[start Collected data]

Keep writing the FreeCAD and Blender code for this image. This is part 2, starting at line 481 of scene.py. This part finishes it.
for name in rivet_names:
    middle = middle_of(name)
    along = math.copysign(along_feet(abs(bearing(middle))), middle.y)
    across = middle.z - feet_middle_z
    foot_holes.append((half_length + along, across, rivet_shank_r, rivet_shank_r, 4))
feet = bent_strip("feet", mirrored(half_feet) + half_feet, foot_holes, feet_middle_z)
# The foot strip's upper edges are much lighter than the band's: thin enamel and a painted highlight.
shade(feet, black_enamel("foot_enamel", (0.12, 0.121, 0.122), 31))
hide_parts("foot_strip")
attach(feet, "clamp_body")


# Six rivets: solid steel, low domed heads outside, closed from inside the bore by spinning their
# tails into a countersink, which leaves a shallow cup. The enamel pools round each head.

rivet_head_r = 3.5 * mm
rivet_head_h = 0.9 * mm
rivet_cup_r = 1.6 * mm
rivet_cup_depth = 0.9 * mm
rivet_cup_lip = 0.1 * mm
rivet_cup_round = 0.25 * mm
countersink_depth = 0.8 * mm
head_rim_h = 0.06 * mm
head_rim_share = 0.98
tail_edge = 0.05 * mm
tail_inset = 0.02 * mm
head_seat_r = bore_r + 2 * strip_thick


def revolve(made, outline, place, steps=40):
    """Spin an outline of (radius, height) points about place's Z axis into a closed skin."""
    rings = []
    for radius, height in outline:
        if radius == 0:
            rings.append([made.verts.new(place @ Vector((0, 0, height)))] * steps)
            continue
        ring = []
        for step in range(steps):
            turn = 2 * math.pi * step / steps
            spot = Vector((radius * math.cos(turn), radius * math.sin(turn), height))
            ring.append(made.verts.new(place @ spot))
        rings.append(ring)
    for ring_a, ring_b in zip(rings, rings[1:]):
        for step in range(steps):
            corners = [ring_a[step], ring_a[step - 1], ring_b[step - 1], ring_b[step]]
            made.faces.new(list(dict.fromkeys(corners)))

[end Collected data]

Exercise description – Restate the data above word for word, please.

Answer to this problem –
Keep writing the FreeCAD and Blender code for this image. This is part 2, starting at line 481 of scene.py. This part finishes it.
for name in rivet_names:
    middle = middle_of(name)
    along = math.copysign(along_feet(abs(bearing(middle))), middle.y)
    across = middle.z - feet_middle_z
    foot_holes.append((half_length + along, across, rivet_shank_r, rivet_shank_r, 4))
feet = bent_strip("feet", mirrored(half_feet) + half_feet, foot_holes, feet_middle_z)
# The foot strip's upper edges are much lighter than the band's: thin enamel and a painted highlight.
shade(feet, black_enamel("foot_enamel", (0.12, 0.121, 0.122), 31))
hide_parts("foot_strip")
attach(feet, "clamp_body")


# Six rivets: solid steel, low domed heads outside, closed from inside the bore by spinning their
# tails into a countersink, which leaves a shallow cup. The enamel pools round each head.

rivet_head_r = 3.5 * mm
rivet_head_h = 0.9 * mm
rivet_cup_r = 1.6 * mm
rivet_cup_depth = 0.9 * mm
rivet_cup_lip = 0.1 * mm
rivet_cup_round = 0.25 * mm
countersink_depth = 0.8 * mm
head_rim_h = 0.06 * mm
head_rim_share = 0.98
tail_edge = 0.05 * mm
tail_inset = 0.02 * mm
head_seat_r = bore_r + 2 * strip_thick


def revolve(made, outline, place, steps=40):
    """Spin an outline of (radius, height) points about place's Z axis into a closed skin."""
    rings = []
    for radius, height in outline:
        if radius == 0:
            rings.append([made.verts.new(place @ Vector((0, 0, height)))] * steps)
            continue
        ring = []
        for step in range(steps):
            turn = 2 * math.pi * step / steps
            spot = Vector((radius * math.cos(turn), radius * math.sin(turn), height))
            ring.append(made.verts.new(place @ spot))
        rings.append(ring)
    for ring_a, ring_b in zip(rings, rings[1:]):
        for step in range(steps):
            corners = [ring_a[step], ring_a[step - 1], ring_b[step - 1], ring_b[step]]
            made.faces.new(list(dict.fromkeys(corners)))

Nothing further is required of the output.